Untitled (1964), from the Athletic Model Guild’s Motorcycle-Thief series, Tom of Finland. Photo: © Tom of Finland Foundation

These days, we more often look for pleasure in private: porn and prospective hookups alike are viewed on personal devices. It is disconcerting to be invited to scrutinise arousing imagery in a public environment during daylight hours. While there is a lot of activity in these pictures – billiards, blow-dries, flagellation, fellatio – they are overwhelmingly dedicated to the pleasure of looking at other bodies. Laaksonen’s men preen for us, but they also check one another out. A biker admires a hitch-hiker in low cut spray-on denims, a prison guard sits back and enjoys the spectacle of a naked inmate pressing himself against the bars of his cell, cowboys gaze deeply into one another’s eyes, a cocksure Narcissus is enraptured by his hand mirror.

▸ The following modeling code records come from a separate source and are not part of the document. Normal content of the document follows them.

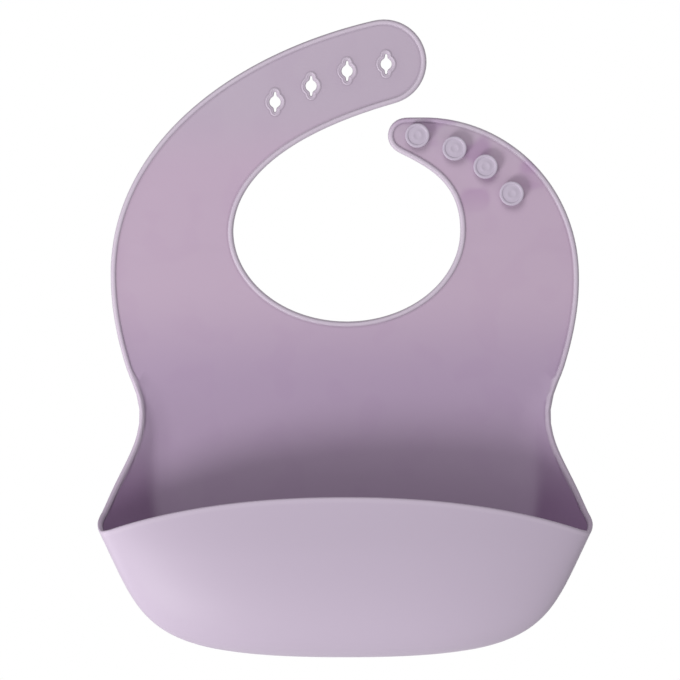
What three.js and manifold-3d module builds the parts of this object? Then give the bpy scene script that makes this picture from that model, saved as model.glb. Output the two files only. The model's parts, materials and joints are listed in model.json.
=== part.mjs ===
// Moulded silicone bib, in millimetres. +Z is up as worn, the front faces -Y, and +X is right seen from the
// front. The origin is the middle of the neck opening, on the flat back face. The moulding is drawn as its
// named regions, divided where it bends, and touching regions keep a small gap.
import * as THREE from 'three';
import { LoftGeometry } from 'three/addons/geometries/LoftGeometry.js';
import { mergeVertices } from 'three/addons/utils/BufferGeometryUtils.js';
import Module from 'manifold-3d';

// sheet, edge bead and gap between regions
const SHEET = 1.5;
const BEAD_DEPTH = 3;
const BEAD_WIDTH = 2.4;
const GAP = 0.3;

// outline of the flat sheet, and the least distance between its points
const NECK_CENTRE = [0.8, -4];
const NECK_RADII = [54.2, 43.5];
const BODY_HALF = 111;
const WAIST_HALF = 104;
const FOLD_HALF = 88;
const PANEL_FOOT = -182;
const SLOT_TIP = { x: 18.5, z: 76, radius: 20 };
const STUD_TIP = { x: 28.8, z: 41, radius: 8.4 };
const OUTLINE_STEP = 1.7;

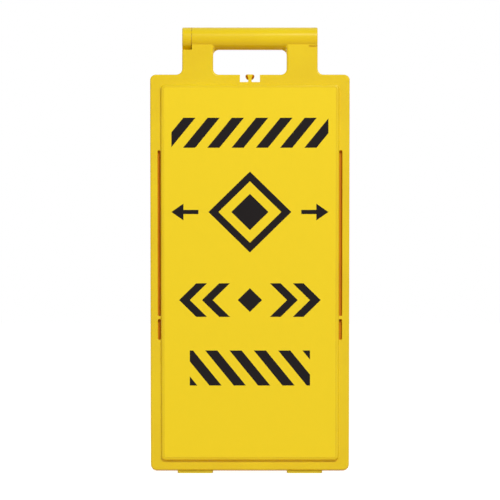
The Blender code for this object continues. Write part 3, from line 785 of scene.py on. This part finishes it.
def tab_stem():
    """The stem, which flares into the floor of the notch."""
    floor = -(SHOULDER_DROP + NOTCH_DEPTH)
    foot = TAB_STEM + 2 * TAB_FLARE
    return pulled(drawn(both_sides([
        (TAB_STEM, -SHOULDER_DROP - TAB_HEAD_HEIGHT / 2, 0),
        (TAB_STEM, floor - TAB_FOOT_SINK, TAB_FLARE),
        (foot, floor - TAB_FOOT_SINK, 0),
        (foot, floor - WALL / 2, 0),
    ])), TAB_FRONT - TAB_STEM_THICKNESS, TAB_FRONT)


def on_tab_flank(face):
    """Whether a face is one of the steep flanks of the tab's head."""
    place = face.calc_center_median()
    reach = TAB_DISC + TAB_FLARE
    return (abs(place.x) < reach and -reach < place.y + SHOULDER_DROP < 0.0
            and FLANK_FACING[0] < face.normal.z < FLANK_FACING[1])


print("tab in mm: head", round(2 * TAB_DISC / MM, 1), "stem", round(2 * TAB_STEM / MM, 1))

# %% [markdown]
# ## Slots, ears and tracks
#
# Two deep slots run along each side of the raised face, in front of the stay arms. They are blind: each has
# a floor and thin walls of its own, and a mouth with a small round. The tool that cuts one is lofted
# through rising outlines, because a bevel afterwards would also catch the edge that the slot shares with
# the raised face. Behind the rim the left side has an ear for one arm's pivot, and the right side has a
# long track in which the other arm's rivet slides as the stand folds. All of them hang on the same arm
# geometry, so it is worked out once, from the rivets of the frame.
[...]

Cook likewise paints bodies as objects of desire, to women as well as men. A rounded bottom in a pair of tight denim flares pulls focus at ‘Bangs’ Disco (1977), the proprietor of Elvira’s Café (1997) gazes at a tanned marine in tiny shorts and a singlet, the ladies lean in for an eyeful as a stripper proudly pulls off his thong in Ladies Night (1981). As in Laaksonen’s drawings, nobody asks for permission. The body is offered for the pleasure of the eye.

Elvira’s Cafe (1997), Beryl Cook. Photo: courtesy the Beryl Cook Estate; © John Cook

Aglow, we spilled out on to Clapham High Street. It’s not only London’s galleries that celebrate the first weekend in June; this was also peak hen party season. We passed through wave after wave of tipsy women laughing and falling about in matching outfits as we walked to the station. How Cook would have enjoyed looking at them.

‘Beryl Cook/Tom of Finland’ is at Studio Voltaire, London, until 25 August.